* **Rows**
......

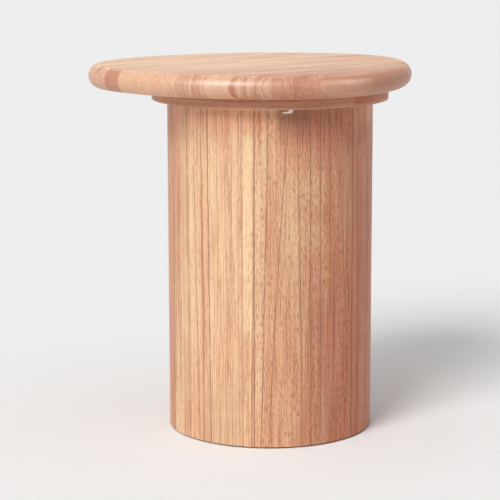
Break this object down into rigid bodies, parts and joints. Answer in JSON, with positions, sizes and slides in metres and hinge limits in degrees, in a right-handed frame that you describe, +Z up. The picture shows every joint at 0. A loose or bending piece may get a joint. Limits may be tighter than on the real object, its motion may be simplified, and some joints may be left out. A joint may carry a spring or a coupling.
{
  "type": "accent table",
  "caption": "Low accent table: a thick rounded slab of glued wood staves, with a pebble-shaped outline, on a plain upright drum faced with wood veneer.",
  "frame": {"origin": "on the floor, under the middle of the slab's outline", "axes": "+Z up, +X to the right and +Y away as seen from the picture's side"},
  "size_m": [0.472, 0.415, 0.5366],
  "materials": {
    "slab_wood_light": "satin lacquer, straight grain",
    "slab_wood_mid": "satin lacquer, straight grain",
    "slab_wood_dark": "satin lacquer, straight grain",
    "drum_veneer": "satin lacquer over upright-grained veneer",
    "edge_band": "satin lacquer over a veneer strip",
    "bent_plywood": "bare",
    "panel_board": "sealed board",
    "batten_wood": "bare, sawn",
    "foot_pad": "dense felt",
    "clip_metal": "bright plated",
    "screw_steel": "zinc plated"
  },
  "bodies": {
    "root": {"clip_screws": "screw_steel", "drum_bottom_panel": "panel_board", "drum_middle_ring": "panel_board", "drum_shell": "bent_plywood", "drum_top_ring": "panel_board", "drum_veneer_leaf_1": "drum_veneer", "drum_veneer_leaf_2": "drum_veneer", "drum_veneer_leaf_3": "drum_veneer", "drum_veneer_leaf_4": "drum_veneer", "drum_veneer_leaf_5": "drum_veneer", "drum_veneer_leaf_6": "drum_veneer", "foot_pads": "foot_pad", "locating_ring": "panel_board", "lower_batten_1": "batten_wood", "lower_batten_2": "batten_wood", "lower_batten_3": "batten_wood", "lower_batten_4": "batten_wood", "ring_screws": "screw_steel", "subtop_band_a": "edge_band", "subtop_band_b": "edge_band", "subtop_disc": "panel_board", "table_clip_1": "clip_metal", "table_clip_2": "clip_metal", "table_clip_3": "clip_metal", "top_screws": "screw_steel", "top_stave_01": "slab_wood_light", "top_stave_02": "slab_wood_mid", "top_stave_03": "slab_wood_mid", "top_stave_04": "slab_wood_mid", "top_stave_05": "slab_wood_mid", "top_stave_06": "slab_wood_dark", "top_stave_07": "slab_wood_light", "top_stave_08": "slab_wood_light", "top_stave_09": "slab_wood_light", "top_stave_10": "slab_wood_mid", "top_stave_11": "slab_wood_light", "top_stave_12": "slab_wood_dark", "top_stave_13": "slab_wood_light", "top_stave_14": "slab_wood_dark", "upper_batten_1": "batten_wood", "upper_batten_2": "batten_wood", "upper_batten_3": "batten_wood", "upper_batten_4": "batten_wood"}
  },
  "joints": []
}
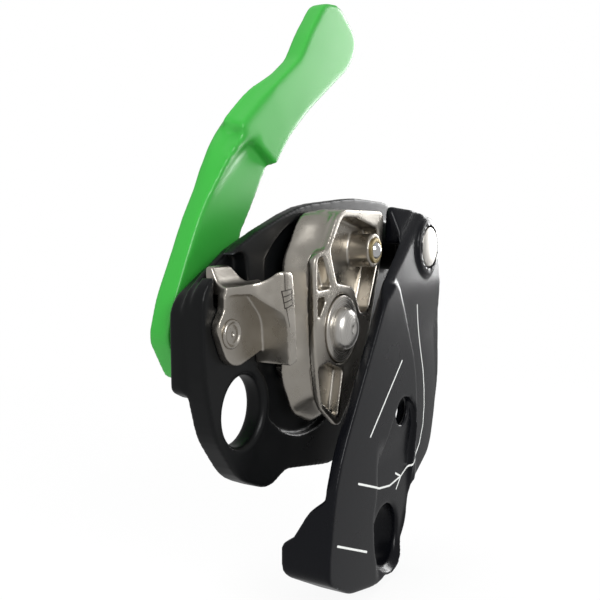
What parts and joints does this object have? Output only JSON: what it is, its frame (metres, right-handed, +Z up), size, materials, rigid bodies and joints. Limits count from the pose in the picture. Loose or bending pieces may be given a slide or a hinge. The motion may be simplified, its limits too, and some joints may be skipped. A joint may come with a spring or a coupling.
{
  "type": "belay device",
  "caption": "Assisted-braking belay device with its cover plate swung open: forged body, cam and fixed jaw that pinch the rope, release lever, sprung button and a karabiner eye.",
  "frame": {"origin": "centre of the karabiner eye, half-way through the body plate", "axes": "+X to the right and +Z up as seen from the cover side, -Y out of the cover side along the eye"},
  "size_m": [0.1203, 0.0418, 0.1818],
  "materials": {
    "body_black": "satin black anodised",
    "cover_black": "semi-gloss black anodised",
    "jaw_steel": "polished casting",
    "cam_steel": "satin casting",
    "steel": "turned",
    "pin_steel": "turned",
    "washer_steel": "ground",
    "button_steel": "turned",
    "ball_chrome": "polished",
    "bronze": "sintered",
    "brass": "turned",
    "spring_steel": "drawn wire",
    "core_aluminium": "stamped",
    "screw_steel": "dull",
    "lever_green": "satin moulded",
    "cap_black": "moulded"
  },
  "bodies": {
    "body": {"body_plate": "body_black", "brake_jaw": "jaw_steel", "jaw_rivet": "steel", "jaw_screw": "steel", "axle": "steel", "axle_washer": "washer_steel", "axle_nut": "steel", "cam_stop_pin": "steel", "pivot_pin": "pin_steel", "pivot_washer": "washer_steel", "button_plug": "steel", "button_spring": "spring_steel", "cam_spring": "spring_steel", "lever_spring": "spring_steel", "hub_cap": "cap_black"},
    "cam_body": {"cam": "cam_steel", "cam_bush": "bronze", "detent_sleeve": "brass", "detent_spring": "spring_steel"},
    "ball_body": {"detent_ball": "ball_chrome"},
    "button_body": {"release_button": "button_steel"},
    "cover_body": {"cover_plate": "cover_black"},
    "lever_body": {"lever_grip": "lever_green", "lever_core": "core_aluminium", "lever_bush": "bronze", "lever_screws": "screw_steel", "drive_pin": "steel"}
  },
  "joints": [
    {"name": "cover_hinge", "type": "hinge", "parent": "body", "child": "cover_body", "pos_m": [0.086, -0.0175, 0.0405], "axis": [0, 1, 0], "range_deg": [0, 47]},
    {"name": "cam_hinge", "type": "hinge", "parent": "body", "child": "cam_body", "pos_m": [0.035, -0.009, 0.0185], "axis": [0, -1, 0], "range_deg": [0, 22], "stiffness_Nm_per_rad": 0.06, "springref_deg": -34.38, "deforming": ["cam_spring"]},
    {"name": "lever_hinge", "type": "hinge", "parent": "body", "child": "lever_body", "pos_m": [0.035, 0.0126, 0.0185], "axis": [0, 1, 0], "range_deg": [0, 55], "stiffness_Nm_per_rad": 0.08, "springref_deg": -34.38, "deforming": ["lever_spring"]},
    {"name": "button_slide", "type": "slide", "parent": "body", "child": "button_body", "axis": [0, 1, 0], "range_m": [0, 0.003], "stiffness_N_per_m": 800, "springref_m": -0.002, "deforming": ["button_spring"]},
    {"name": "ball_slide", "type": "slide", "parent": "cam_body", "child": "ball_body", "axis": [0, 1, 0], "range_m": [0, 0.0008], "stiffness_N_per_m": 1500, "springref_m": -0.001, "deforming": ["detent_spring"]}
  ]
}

......

* **Task statement**
Extract each record, keeping it identical to the original.

* **Output**
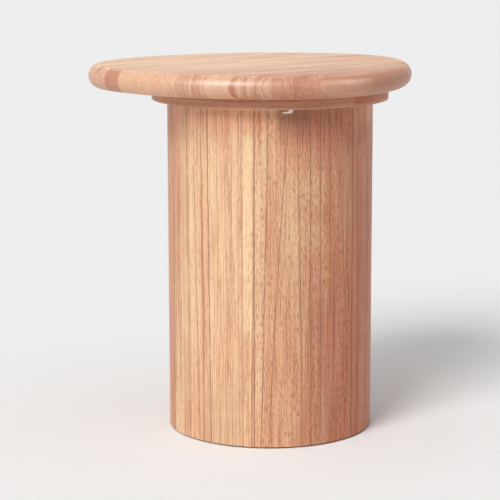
Break this object down into rigid bodies, parts and joints. Answer in JSON, with positions, sizes and slides in metres and hinge limits in degrees, in a right-handed frame that you describe, +Z up. The picture shows every joint at 0. A loose or bending piece may get a joint. Limits may be tighter than on the real object, its motion may be simplified, and some joints may be left out. A joint may carry a spring or a coupling.
{
  "type": "accent table",
  "caption": "Low accent table: a thick rounded slab of glued wood staves, with a pebble-shaped outline, on a plain upright drum faced with wood veneer.",
  "frame": {"origin": "on the floor, under the middle of the slab's outline", "axes": "+Z up, +X to the right and +Y away as seen from the picture's side"},
  "size_m": [0.472, 0.415, 0.5366],
  "materials": {
    "slab_wood_light": "satin lacquer, straight grain",
    "slab_wood_mid": "satin lacquer, straight grain",
    "slab_wood_dark": "satin lacquer, straight grain",
    "drum_veneer": "satin lacquer over upright-grained veneer",
    "edge_band": "satin lacquer over a veneer strip",
    "bent_plywood": "bare",
    "panel_board": "sealed board",
    "batten_wood": "bare, sawn",
    "foot_pad": "dense felt",
    "clip_metal": "bright plated",
    "screw_steel": "zinc plated"
  },
  "bodies": {
    "root": {"clip_screws": "screw_steel", "drum_bottom_panel": "panel_board", "drum_middle_ring": "panel_board", "drum_shell": "bent_plywood", "drum_top_ring": "panel_board", "drum_veneer_leaf_1": "drum_veneer", "drum_veneer_leaf_2": "drum_veneer", "drum_veneer_leaf_3": "drum_veneer", "drum_veneer_leaf_4": "drum_veneer", "drum_veneer_leaf_5": "drum_veneer", "drum_veneer_leaf_6": "drum_veneer", "foot_pads": "foot_pad", "locating_ring": "panel_board", "lower_batten_1": "batten_wood", "lower_batten_2": "batten_wood", "lower_batten_3": "batten_wood", "lower_batten_4": "batten_wood", "ring_screws": "screw_steel", "subtop_band_a": "edge_band", "subtop_band_b": "edge_band", "subtop_disc": "panel_board", "table_clip_1": "clip_metal", "table_clip_2": "clip_metal", "table_clip_3": "clip_metal", "top_screws": "screw_steel", "top_stave_01": "slab_wood_light", "top_stave_02": "slab_wood_mid", "top_stave_03": "slab_wood_mid", "top_stave_04": "slab_wood_mid", "top_stave_05": "slab_wood_mid", "top_stave_06": "slab_wood_dark", "top_stave_07": "slab_wood_light", "top_stave_08": "slab_wood_light", "top_stave_09": "slab_wood_light", "top_stave_10": "slab_wood_mid", "top_stave_11": "slab_wood_light", "top_stave_12": "slab_wood_dark", "top_stave_13": "slab_wood_light", "top_stave_14": "slab_wood_dark", "upper_batten_1": "batten_wood", "upper_batten_2": "batten_wood", "upper_batten_3": "batten_wood", "upper_batten_4": "batten_wood"}
  },
  "joints": []
}
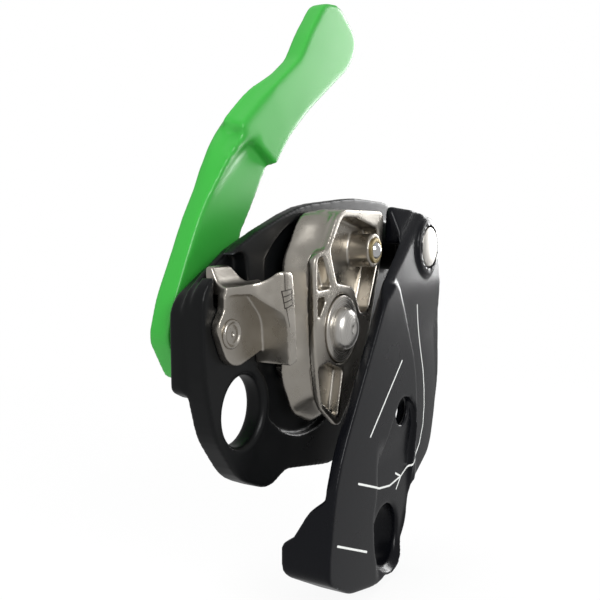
What parts and joints does this object have? Output only JSON: what it is, its frame (metres, right-handed, +Z up), size, materials, rigid bodies and joints. Limits count from the pose in the picture. Loose or bending pieces may be given a slide or a hinge. The motion may be simplified, its limits too, and some joints may be skipped. A joint may come with a spring or a coupling.
{
  "type": "belay device",
  "caption": "Assisted-braking belay device with its cover plate swung open: forged body, cam and fixed jaw that pinch the rope, release lever, sprung button and a karabiner eye.",
  "frame": {"origin": "centre of the karabiner eye, half-way through the body plate", "axes": "+X to the right and +Z up as seen from the cover side, -Y out of the cover side along the eye"},
  "size_m": [0.1203, 0.0418, 0.1818],
  "materials": {
    "body_black": "satin black anodised",
    "cover_black": "semi-gloss black anodised",
    "jaw_steel": "polished casting",
    "cam_steel": "satin casting",
    "steel": "turned",
    "pin_steel": "turned",
    "washer_steel": "ground",
    "button_steel": "turned",
    "ball_chrome": "polished",
    "bronze": "sintered",
    "brass": "turned",
    "spring_steel": "drawn wire",
    "core_aluminium": "stamped",
    "screw_steel": "dull",
    "lever_green": "satin moulded",
    "cap_black": "moulded"
  },
  "bodies": {
    "body": {"body_plate": "body_black", "brake_jaw": "jaw_steel", "jaw_rivet": "steel", "jaw_screw": "steel", "axle": "steel", "axle_washer": "washer_steel", "axle_nut": "steel", "cam_stop_pin": "steel", "pivot_pin": "pin_steel", "pivot_washer": "washer_steel", "button_plug": "steel", "button_spring": "spring_steel", "cam_spring": "spring_steel", "lever_spring": "spring_steel", "hub_cap": "cap_black"},
    "cam_body": {"cam": "cam_steel", "cam_bush": "bronze", "detent_sleeve": "brass", "detent_spring": "spring_steel"},
    "ball_body": {"detent_ball": "ball_chrome"},
    "button_body": {"release_button": "button_steel"},
    "cover_body": {"cover_plate": "cover_black"},
    "lever_body": {"lever_grip": "lever_green", "lever_core": "core_aluminium", "lever_bush": "bronze", "lever_screws": "screw_steel", "drive_pin": "steel"}
  },
  "joints": [
    {"name": "cover_hinge", "type": "hinge", "parent": "body", "child": "cover_body", "pos_m": [0.086, -0.0175, 0.0405], "axis": [0, 1, 0], "range_deg": [0, 47]},
    {"name": "cam_hinge", "type": "hinge", "parent": "body", "child": "cam_body", "pos_m": [0.035, -0.009, 0.0185], "axis": [0, -1, 0], "range_deg": [0, 22], "stiffness_Nm_per_rad": 0.06, "springref_deg": -34.38, "deforming": ["cam_spring"]},
    {"name": "lever_hinge", "type": "hinge", "parent": "body", "child": "lever_body", "pos_m": [0.035, 0.0126, 0.0185], "axis": [0, 1, 0], "range_deg": [0, 55], "stiffness_Nm_per_rad": 0.08, "springref_deg": -34.38, "deforming": ["lever_spring"]},
    {"name": "button_slide", "type": "slide", "parent": "body", "child": "button_body", "axis": [0, 1, 0], "range_m": [0, 0.003], "stiffness_N_per_m": 800, "springref_m": -0.002, "deforming": ["button_spring"]},
    {"name": "ball_slide", "type": "slide", "parent": "cam_body", "child": "ball_body", "axis": [0, 1, 0], "range_m": [0, 0.0008], "stiffness_N_per_m": 1500, "springref_m": -0.001, "deforming": ["detent_spring"]}
  ]
}